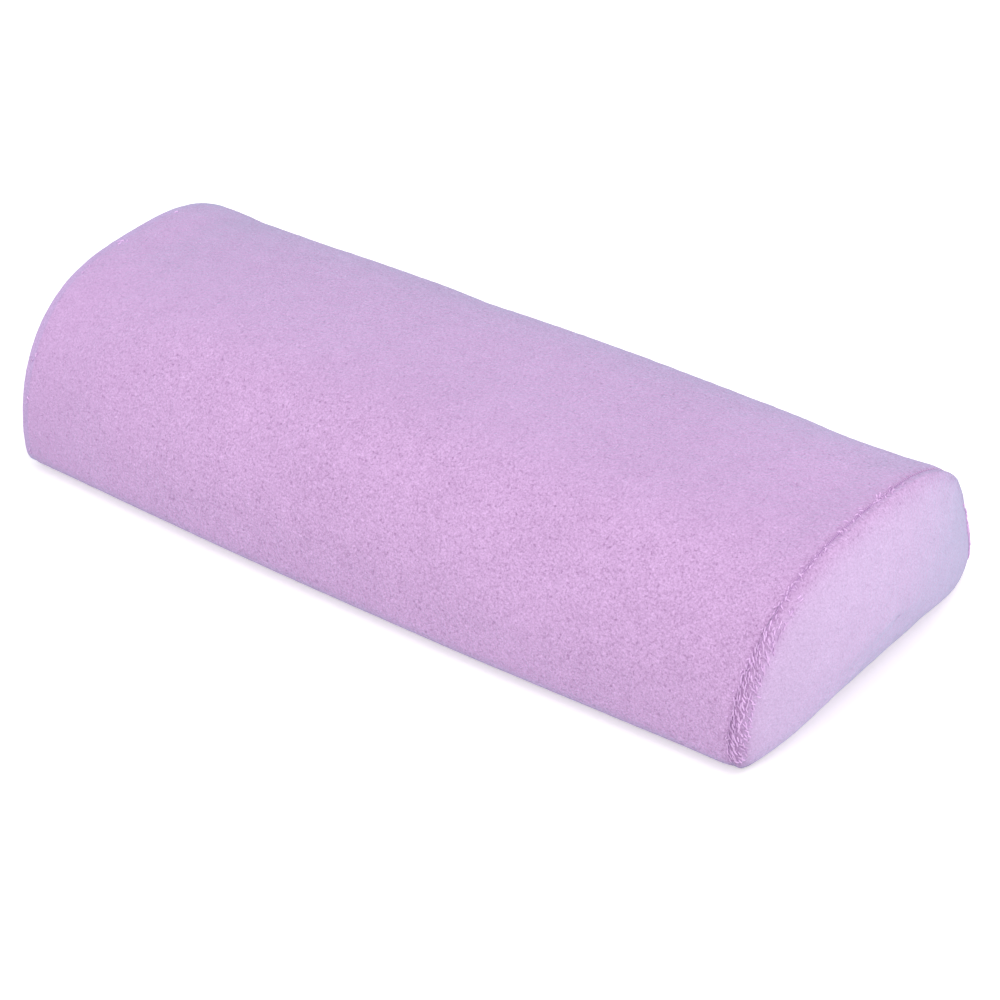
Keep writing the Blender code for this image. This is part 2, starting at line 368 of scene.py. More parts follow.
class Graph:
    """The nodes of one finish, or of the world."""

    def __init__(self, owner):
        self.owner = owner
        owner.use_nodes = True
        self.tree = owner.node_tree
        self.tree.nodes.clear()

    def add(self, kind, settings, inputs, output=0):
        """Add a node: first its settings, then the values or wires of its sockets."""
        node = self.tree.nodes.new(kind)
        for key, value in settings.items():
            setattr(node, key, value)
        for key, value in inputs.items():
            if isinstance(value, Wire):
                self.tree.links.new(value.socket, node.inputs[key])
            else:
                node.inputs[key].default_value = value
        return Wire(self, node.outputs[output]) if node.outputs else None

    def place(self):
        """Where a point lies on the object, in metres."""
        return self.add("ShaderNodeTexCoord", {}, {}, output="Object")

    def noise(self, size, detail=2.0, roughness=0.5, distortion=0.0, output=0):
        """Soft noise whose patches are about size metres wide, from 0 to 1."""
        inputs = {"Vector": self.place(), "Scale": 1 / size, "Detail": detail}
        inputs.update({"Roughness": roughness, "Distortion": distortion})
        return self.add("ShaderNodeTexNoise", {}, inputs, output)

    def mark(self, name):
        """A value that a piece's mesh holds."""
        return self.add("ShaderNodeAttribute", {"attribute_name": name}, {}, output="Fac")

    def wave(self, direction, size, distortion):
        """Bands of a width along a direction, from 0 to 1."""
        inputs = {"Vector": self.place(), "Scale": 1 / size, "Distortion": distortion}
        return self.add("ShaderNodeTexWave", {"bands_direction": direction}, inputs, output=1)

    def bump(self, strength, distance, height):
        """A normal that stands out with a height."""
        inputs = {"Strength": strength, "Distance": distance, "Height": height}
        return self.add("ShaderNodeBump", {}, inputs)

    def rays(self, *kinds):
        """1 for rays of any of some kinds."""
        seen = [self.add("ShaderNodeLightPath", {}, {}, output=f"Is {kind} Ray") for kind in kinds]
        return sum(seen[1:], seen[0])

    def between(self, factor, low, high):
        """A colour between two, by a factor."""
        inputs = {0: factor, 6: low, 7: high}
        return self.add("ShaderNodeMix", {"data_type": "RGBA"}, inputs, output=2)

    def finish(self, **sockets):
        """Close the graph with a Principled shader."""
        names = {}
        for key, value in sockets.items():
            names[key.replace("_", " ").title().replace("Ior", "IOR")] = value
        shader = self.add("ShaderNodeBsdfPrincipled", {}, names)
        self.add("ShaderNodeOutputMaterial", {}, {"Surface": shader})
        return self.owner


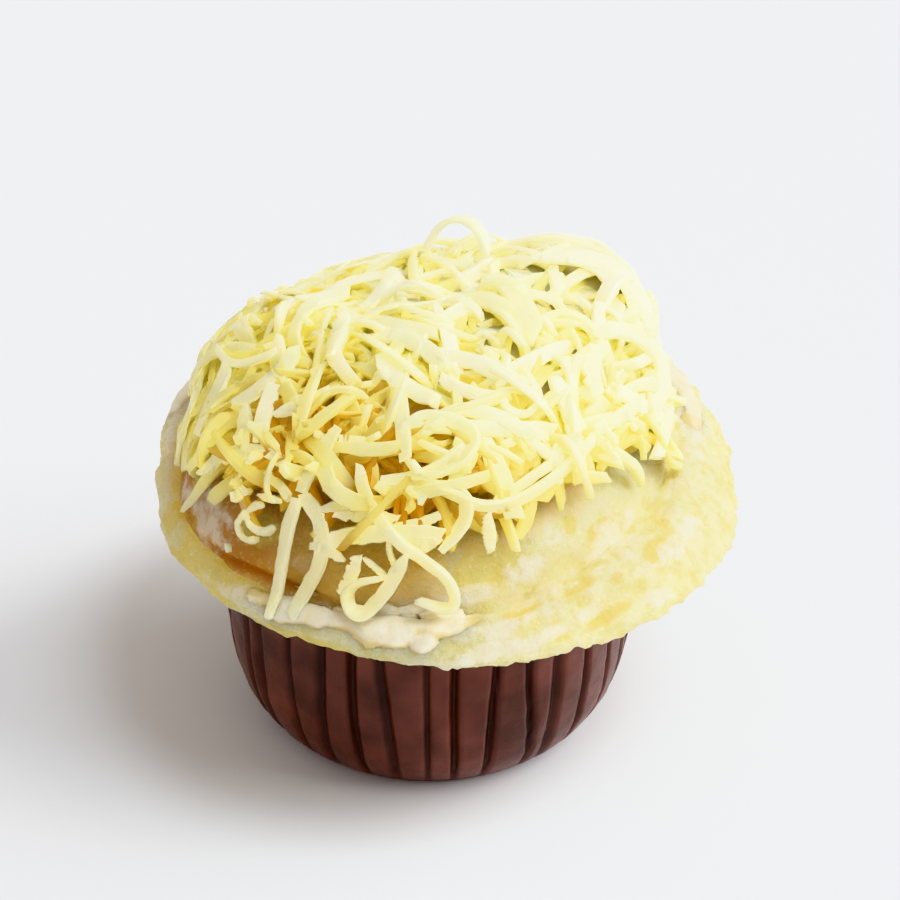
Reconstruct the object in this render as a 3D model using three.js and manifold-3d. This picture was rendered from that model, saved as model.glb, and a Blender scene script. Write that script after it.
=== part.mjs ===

- - - -

Problem description »
Copy each line of the listing in which the word "This" can be found.

Answer to the problem »
Keep writing the Blender code for this image. This is part 2, starting at line 368 of scene.py. More parts follow.
Reconstruct the object in this render as a 3D model using three.js and manifold-3d. This picture was rendered from that model, saved as model.glb, and a Blender scene script. Write that script after it.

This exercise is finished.